* STATED GOAL: Print each line of the listing once more, precisely as given.

* SOURCE EXCERPT:
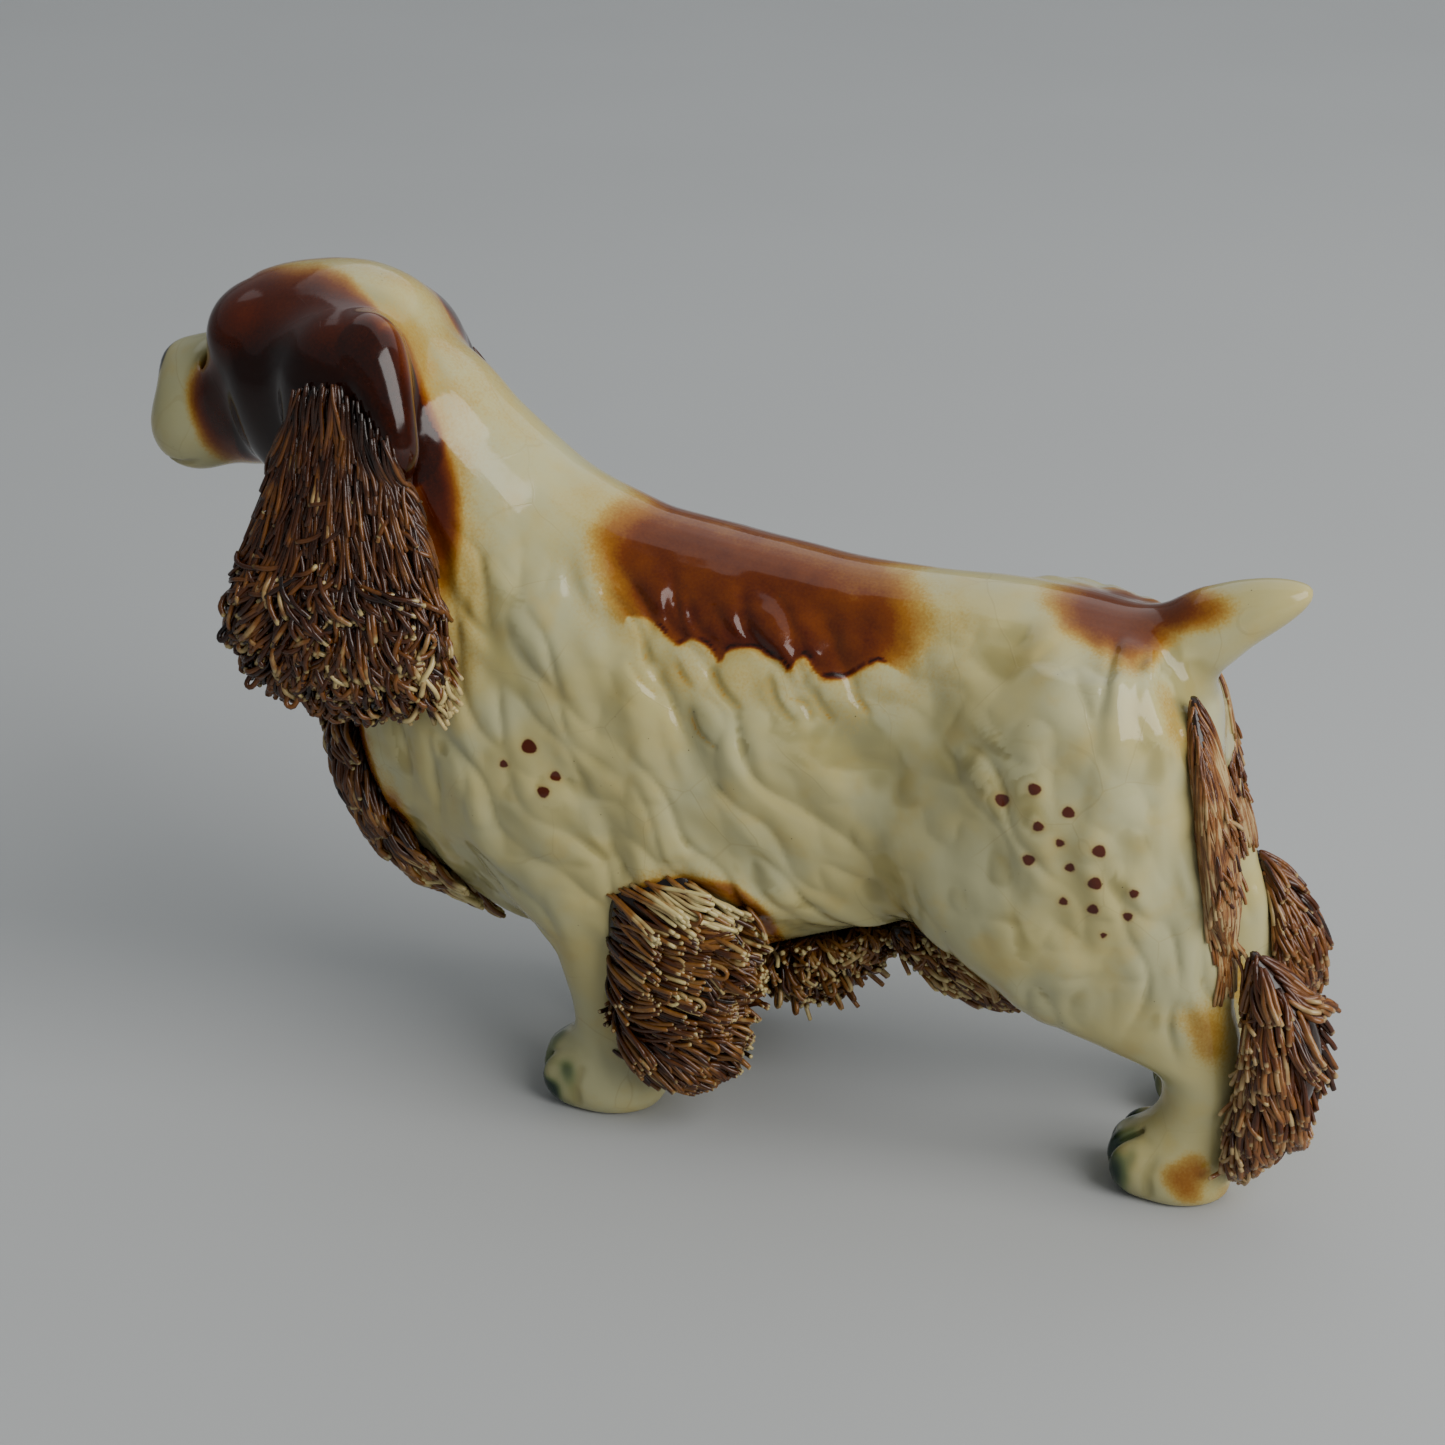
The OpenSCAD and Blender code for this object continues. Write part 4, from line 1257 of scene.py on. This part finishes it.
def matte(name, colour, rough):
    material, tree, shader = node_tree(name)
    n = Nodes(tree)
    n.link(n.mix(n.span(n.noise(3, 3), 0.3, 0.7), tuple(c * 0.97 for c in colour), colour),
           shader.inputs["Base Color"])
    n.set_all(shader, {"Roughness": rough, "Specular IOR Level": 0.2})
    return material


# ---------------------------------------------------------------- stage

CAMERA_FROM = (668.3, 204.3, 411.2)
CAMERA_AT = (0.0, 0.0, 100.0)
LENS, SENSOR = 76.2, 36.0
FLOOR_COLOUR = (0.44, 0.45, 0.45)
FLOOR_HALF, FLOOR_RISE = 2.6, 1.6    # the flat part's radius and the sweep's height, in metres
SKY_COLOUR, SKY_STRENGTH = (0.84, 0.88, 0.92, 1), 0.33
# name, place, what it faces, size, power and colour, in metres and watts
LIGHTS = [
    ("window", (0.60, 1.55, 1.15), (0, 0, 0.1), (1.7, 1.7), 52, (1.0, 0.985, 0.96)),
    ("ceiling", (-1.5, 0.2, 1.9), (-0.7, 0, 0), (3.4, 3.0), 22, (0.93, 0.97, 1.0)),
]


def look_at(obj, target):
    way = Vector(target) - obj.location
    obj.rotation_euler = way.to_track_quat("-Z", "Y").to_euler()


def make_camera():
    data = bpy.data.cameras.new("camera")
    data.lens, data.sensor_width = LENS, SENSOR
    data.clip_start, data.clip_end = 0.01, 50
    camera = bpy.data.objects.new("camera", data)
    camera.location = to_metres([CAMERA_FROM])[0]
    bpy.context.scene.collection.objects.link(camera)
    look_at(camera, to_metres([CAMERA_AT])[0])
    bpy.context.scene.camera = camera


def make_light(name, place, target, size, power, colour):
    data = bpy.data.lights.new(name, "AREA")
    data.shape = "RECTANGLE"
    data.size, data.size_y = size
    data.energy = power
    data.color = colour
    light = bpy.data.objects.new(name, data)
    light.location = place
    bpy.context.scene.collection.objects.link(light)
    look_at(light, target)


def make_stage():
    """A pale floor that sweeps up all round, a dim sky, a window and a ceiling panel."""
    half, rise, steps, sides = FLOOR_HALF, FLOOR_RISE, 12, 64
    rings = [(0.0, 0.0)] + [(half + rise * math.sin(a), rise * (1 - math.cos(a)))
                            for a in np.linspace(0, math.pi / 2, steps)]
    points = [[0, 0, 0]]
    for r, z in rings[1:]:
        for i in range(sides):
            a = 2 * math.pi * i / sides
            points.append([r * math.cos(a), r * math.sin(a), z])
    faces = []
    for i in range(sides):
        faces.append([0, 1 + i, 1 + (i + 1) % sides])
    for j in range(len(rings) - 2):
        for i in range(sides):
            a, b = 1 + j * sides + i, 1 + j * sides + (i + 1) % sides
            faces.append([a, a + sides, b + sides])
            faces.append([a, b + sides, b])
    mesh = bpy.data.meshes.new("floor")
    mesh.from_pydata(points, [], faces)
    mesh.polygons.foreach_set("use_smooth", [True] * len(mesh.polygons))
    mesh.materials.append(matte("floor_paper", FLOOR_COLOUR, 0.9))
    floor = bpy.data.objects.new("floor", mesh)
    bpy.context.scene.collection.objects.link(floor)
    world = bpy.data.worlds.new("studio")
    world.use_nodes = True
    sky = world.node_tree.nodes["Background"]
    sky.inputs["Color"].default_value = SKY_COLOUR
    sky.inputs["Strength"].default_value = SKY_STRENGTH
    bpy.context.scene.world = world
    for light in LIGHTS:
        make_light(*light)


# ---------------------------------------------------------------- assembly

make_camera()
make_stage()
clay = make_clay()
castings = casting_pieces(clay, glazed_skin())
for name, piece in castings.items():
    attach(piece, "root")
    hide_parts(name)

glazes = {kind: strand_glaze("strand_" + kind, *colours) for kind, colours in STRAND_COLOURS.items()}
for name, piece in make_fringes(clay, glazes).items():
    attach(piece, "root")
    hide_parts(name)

* OUTPUT:
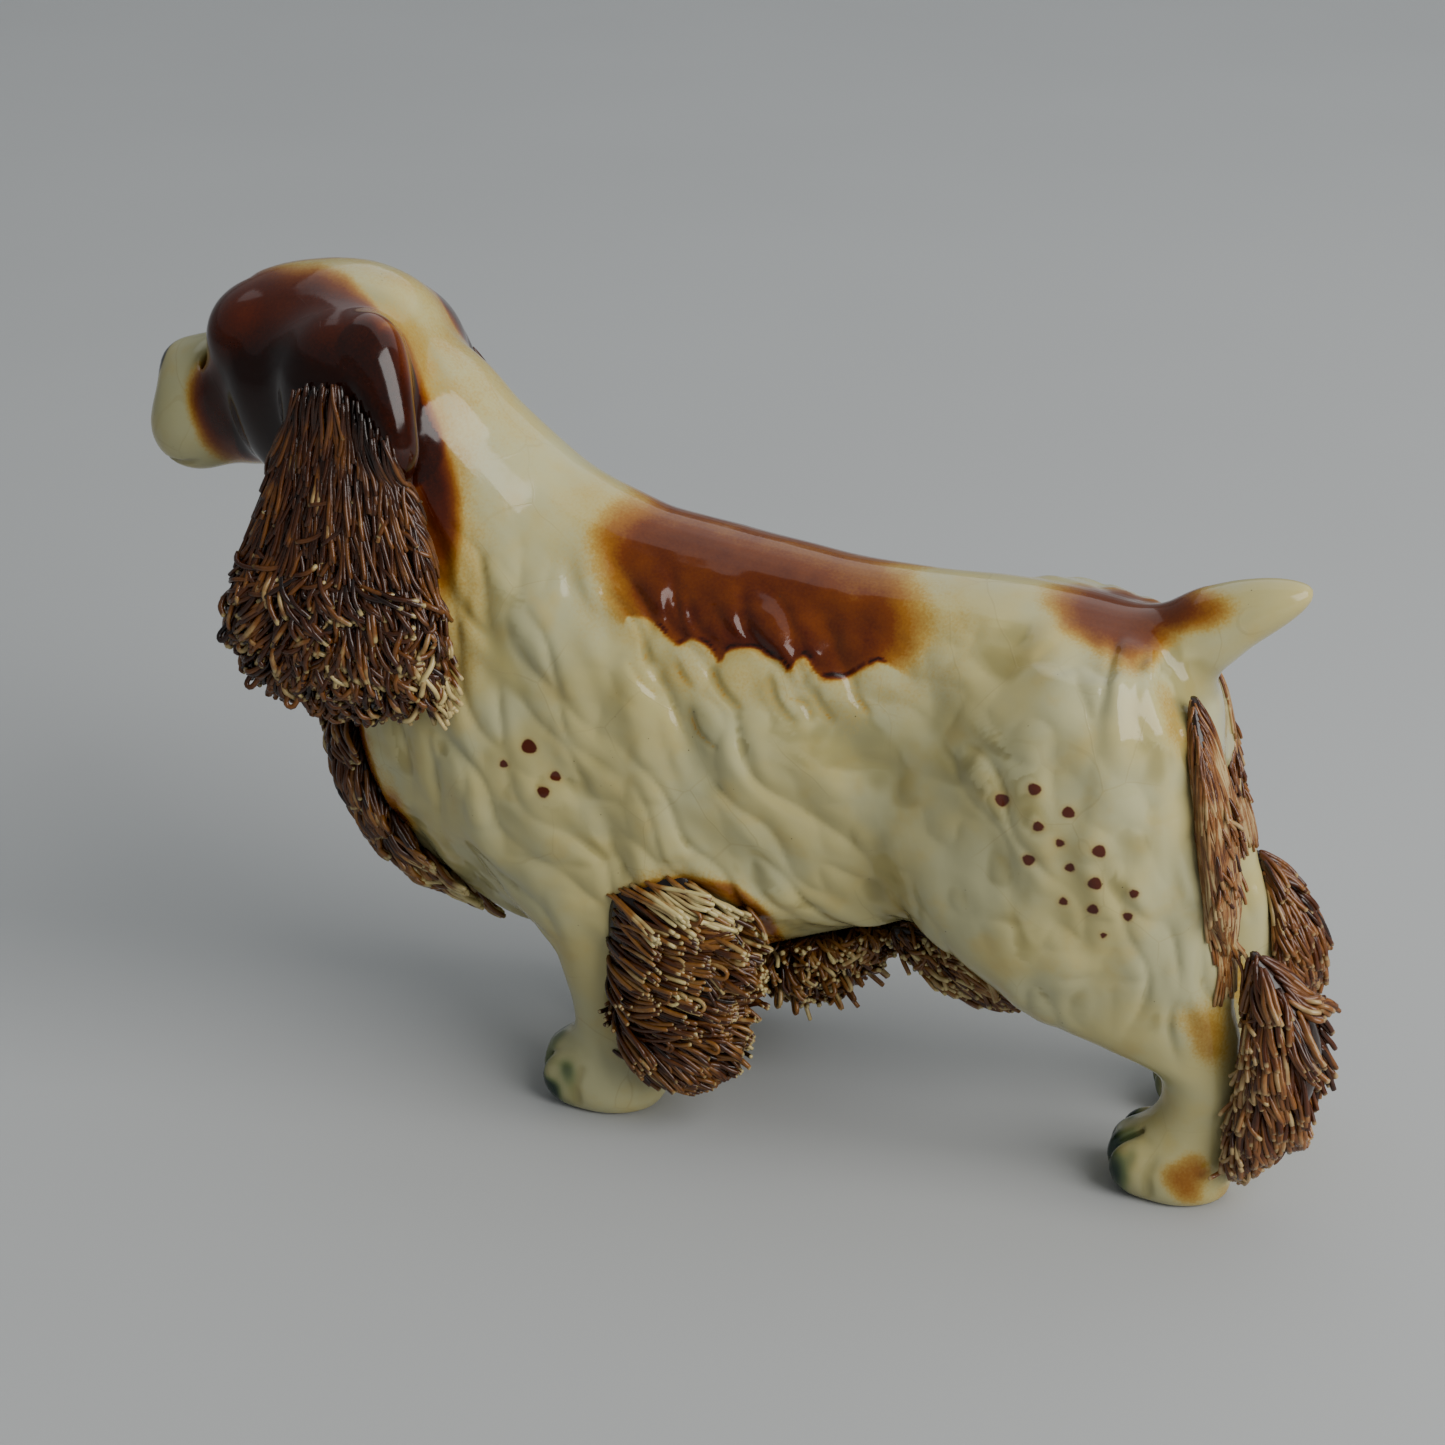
The OpenSCAD and Blender code for this object continues. Write part 4, from line 1257 of scene.py on. This part finishes it.
def matte(name, colour, rough):
    material, tree, shader = node_tree(name)
    n = Nodes(tree)
    n.link(n.mix(n.span(n.noise(3, 3), 0.3, 0.7), tuple(c * 0.97 for c in colour), colour),
           shader.inputs["Base Color"])
    n.set_all(shader, {"Roughness": rough, "Specular IOR Level": 0.2})
    return material


# ---------------------------------------------------------------- stage

CAMERA_FROM = (668.3, 204.3, 411.2)
CAMERA_AT = (0.0, 0.0, 100.0)
LENS, SENSOR = 76.2, 36.0
FLOOR_COLOUR = (0.44, 0.45, 0.45)
FLOOR_HALF, FLOOR_RISE = 2.6, 1.6    # the flat part's radius and the sweep's height, in metres
SKY_COLOUR, SKY_STRENGTH = (0.84, 0.88, 0.92, 1), 0.33
# name, place, what it faces, size, power and colour, in metres and watts
LIGHTS = [
    ("window", (0.60, 1.55, 1.15), (0, 0, 0.1), (1.7, 1.7), 52, (1.0, 0.985, 0.96)),
    ("ceiling", (-1.5, 0.2, 1.9), (-0.7, 0, 0), (3.4, 3.0), 22, (0.93, 0.97, 1.0)),
]


def look_at(obj, target):
    way = Vector(target) - obj.location
    obj.rotation_euler = way.to_track_quat("-Z", "Y").to_euler()


def make_camera():
    data = bpy.data.cameras.new("camera")
    data.lens, data.sensor_width = LENS, SENSOR
    data.clip_start, data.clip_end = 0.01, 50
    camera = bpy.data.objects.new("camera", data)
    camera.location = to_metres([CAMERA_FROM])[0]
    bpy.context.scene.collection.objects.link(camera)
    look_at(camera, to_metres([CAMERA_AT])[0])
    bpy.context.scene.camera = camera


def make_light(name, place, target, size, power, colour):
    data = bpy.data.lights.new(name, "AREA")
    data.shape = "RECTANGLE"
    data.size, data.size_y = size
    data.energy = power
    data.color = colour
    light = bpy.data.objects.new(name, data)
    light.location = place
    bpy.context.scene.collection.objects.link(light)
    look_at(light, target)


def make_stage():
    """A pale floor that sweeps up all round, a dim sky, a window and a ceiling panel."""
    half, rise, steps, sides = FLOOR_HALF, FLOOR_RISE, 12, 64
    rings = [(0.0, 0.0)] + [(half + rise * math.sin(a), rise * (1 - math.cos(a)))
                            for a in np.linspace(0, math.pi / 2, steps)]
    points = [[0, 0, 0]]
    for r, z in rings[1:]:
        for i in range(sides):
            a = 2 * math.pi * i / sides
            points.append([r * math.cos(a), r * math.sin(a), z])
    faces = []
    for i in range(sides):
        faces.append([0, 1 + i, 1 + (i + 1) % sides])
    for j in range(len(rings) - 2):
        for i in range(sides):
            a, b = 1 + j * sides + i, 1 + j * sides + (i + 1) % sides
            faces.append([a, a + sides, b + sides])
            faces.append([a, b + sides, b])
    mesh = bpy.data.meshes.new("floor")
    mesh.from_pydata(points, [], faces)
    mesh.polygons.foreach_set("use_smooth", [True] * len(mesh.polygons))
    mesh.materials.append(matte("floor_paper", FLOOR_COLOUR, 0.9))
    floor = bpy.data.objects.new("floor", mesh)
    bpy.context.scene.collection.objects.link(floor)
    world = bpy.data.worlds.new("studio")
    world.use_nodes = True
    sky = world.node_tree.nodes["Background"]
    sky.inputs["Color"].default_value = SKY_COLOUR
    sky.inputs["Strength"].default_value = SKY_STRENGTH
    bpy.context.scene.world = world
    for light in LIGHTS:
        make_light(*light)


# ---------------------------------------------------------------- assembly

make_camera()
make_stage()
clay = make_clay()
castings = casting_pieces(clay, glazed_skin())
for name, piece in castings.items():
    attach(piece, "root")
    hide_parts(name)

glazes = {kind: strand_glaze("strand_" + kind, *colours) for kind, colours in STRAND_COLOURS.items()}
for name, piece in make_fringes(clay, glazes).items():
    attach(piece, "root")
    hide_parts(name)